Asylum seekers attempt group suicide

Suicide attempts by four Afghan women may have been co-ordinated incidents that arrive in the wake of EU criticism over Danish involvement in a plan to return unaccompanied Afghan teenagers

Four Afghan asylum seekers – three teenage girls and a woman – attempted to commit suicide yesterday in two Red Cross-operated asylum centres. The apparently co-ordinated suicide attempts, which reportedly occurred at the Auderød and Vipperød asylum centres, were unprecedented according to the Red Cross.

“We have never experienced anything like this before,” Svend Erik Brande, head of healthcare at the Red Cross’s asylum department, told Politiken newspaper.

He added that there had been only two suicides in the past 11 years, the last in 2010.

Asylum seekers often suffer psychologically due to the long periods of time spent living in asylum centres, while waiting for their requests to be reviewed.

The attempted suicides came despite the Red Cross having programs to identify at-risk individuals in asylum centres, and recently passed law aimed at reducing the psychological burden of the asylum system.

Currently, asylum seekers are not permitted to work. However, as of January those that co-operate with immigration authorities seeking to repatriate them will be allowed to live and work outside asylum centres six months after arriving in Denmark.

Denmark’s asylum system is currently being stretched, due to legal rulings that prevent the government from forcedly repatriating failed asylum seekers to countries where their lives may be at risk, such as Somalia, Syria and Afghanistan.

With almost 1,400 failed asylum seekers waiting to be returned to their home countries, the bill for the asylum system has sky-rocketed from 370 million kroner a year in 2008, to around one billion kroner a year.

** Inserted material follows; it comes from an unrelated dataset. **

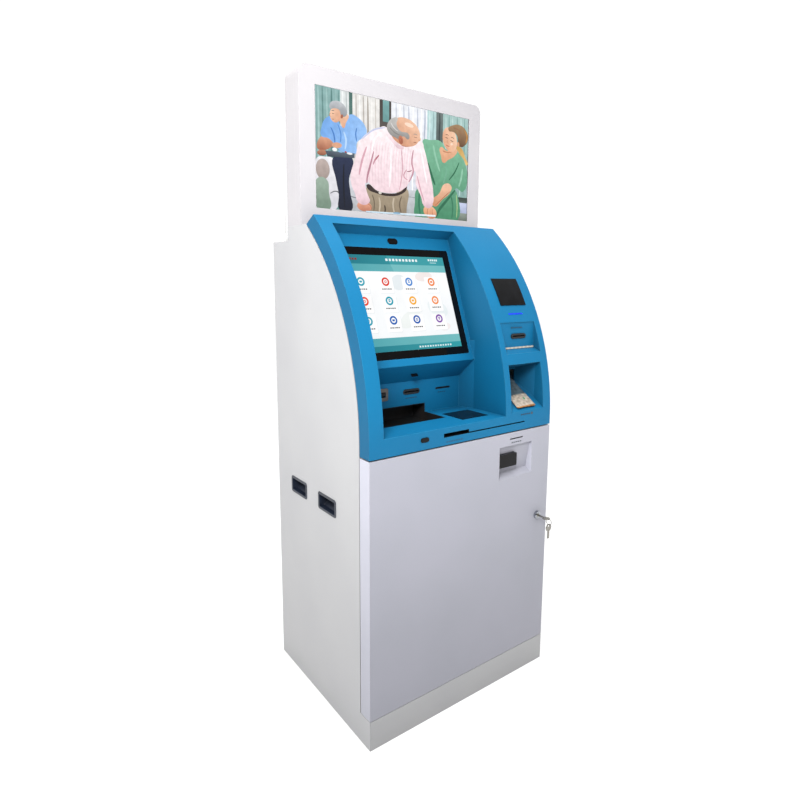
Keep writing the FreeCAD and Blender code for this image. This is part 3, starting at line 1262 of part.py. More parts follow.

The increasing numbers of asylum seekers led the government to announce the need to build more asylum centres across the country and attempt to find new ways to speed up the asylum application process.

The government’s recent asylum reform raised an additinal 15 million kroner to employ more caseworkers, to halve the length of time applications take to be processed.

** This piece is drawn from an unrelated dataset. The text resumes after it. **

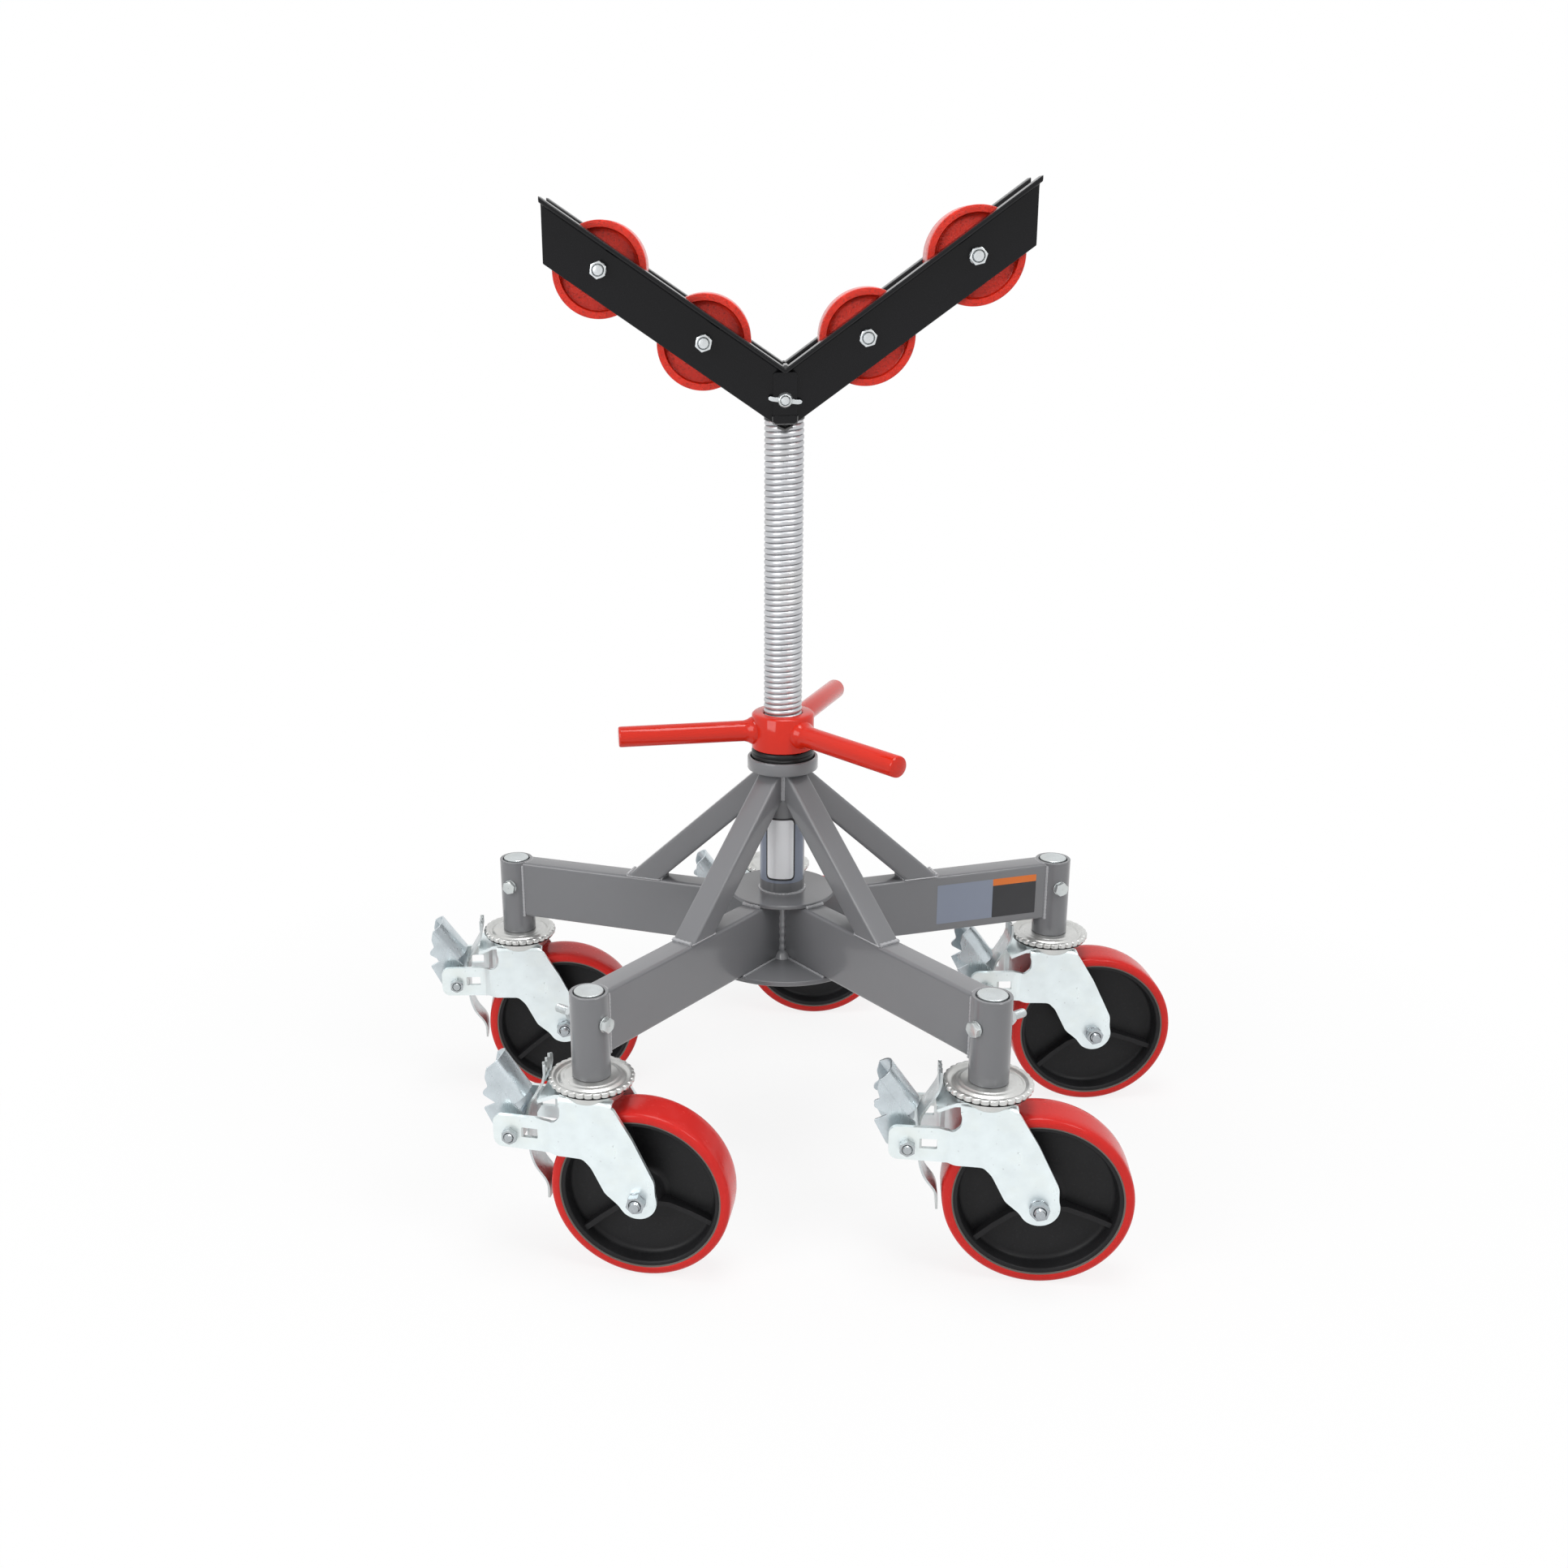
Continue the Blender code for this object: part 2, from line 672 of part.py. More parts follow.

Denmark has also entered into negotiations with four other European countries about the possibility of establishing a reception centre in Afghanistan were unaccompanied teenage asylum seekers, whose families cannot be located, can be returned to.

This plan has faced stiff resistance from human rights advocates, who argue that sending children back to countries such as Afghanistan, violates UN conventions on the rights of refugees and children, that the government has signed.

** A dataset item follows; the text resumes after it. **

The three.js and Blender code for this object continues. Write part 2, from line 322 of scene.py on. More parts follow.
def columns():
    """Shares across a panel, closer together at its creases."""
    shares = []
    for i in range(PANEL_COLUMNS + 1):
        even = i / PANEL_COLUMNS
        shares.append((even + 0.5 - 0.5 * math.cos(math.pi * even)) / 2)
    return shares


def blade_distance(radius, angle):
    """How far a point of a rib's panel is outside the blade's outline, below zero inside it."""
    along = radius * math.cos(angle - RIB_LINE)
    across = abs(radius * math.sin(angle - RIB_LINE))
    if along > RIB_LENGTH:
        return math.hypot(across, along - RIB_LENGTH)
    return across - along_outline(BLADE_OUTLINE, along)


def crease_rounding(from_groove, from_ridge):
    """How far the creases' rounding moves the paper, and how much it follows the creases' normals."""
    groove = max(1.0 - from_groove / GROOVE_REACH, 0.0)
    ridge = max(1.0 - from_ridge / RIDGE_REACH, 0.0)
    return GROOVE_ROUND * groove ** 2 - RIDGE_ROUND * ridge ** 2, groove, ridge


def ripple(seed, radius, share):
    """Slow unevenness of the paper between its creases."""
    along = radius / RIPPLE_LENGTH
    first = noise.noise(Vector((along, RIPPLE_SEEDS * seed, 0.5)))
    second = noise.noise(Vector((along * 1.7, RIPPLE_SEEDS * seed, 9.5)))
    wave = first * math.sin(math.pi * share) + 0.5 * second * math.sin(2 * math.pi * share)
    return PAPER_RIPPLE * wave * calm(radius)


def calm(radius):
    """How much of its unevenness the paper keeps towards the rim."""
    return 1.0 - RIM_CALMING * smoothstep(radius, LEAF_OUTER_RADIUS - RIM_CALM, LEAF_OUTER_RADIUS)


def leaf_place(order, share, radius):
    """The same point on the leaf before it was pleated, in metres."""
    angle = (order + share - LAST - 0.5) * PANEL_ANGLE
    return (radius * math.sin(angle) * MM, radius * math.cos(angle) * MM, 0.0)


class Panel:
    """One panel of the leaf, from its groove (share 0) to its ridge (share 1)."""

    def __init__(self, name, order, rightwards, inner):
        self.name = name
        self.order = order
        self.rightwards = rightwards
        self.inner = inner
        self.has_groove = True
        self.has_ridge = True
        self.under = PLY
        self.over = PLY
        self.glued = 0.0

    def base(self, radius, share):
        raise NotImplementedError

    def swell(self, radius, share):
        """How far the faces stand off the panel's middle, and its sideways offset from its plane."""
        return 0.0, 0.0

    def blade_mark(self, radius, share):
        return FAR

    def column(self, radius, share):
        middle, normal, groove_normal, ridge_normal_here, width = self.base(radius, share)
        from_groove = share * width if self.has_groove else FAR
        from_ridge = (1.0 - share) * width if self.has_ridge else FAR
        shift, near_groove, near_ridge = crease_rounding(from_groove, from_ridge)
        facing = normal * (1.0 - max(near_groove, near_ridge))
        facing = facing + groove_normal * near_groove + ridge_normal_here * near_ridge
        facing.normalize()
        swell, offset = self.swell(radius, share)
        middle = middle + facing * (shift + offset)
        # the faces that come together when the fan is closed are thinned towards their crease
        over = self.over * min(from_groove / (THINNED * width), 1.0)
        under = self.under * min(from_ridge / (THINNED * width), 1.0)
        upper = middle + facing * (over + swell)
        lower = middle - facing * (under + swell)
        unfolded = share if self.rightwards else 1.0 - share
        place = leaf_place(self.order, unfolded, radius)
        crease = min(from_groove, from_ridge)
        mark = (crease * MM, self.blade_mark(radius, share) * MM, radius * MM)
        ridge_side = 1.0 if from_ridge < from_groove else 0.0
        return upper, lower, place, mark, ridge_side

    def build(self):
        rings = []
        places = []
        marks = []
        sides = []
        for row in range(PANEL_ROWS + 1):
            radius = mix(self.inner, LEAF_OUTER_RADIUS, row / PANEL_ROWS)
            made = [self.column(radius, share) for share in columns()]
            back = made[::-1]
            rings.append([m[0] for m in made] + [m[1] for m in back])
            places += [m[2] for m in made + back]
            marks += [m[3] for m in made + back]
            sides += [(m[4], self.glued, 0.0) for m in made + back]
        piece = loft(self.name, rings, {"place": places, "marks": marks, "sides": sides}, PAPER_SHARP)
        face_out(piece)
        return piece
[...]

Among the critics of the plan is the former EU human rights commissioner, Thomas Hammarberg.

“The risk that the young people would be worse off in a centre in Kabul than in Denmark is obvious,” Hammarberg told Politiken. “I have spoken to a large number of these Afghani minors in Turkey, Greece, and France and they are not just looking for better opportunities. They have fled very serious threats that will still be there when they are placed in a reception centre in Kabul.”

According to Politiken, returned asylum seekers who return to Afghanistan are often targeted by the Taleban, who punish those that make contact with the West. Young people without families are also targeted by militants who force them to become suicide bombers.

There are currently 24 Afghan minors who risk being returned after their requests for asylum were turned down.

The justice minister, Morten Bødskov, will meet with parliament’s Immigration Committee today to address the criticism of the plan to open the Afghan reception centre.

Though current EU human rights commissioner, Nils Muižnieks, agreed with Bødskov’s statement this January that it was in the best interests of underage asylum seekers to be reunited with their families in their home countries, he admitted there were still a lot of risk involved.

“There are definitely circumstances where it would be best for the child to be sent home if there is a family to care for them,” Muižnieks told Politiken. “[But] the security in war-torn countries is very fragile and cannot be fully guaranteed.”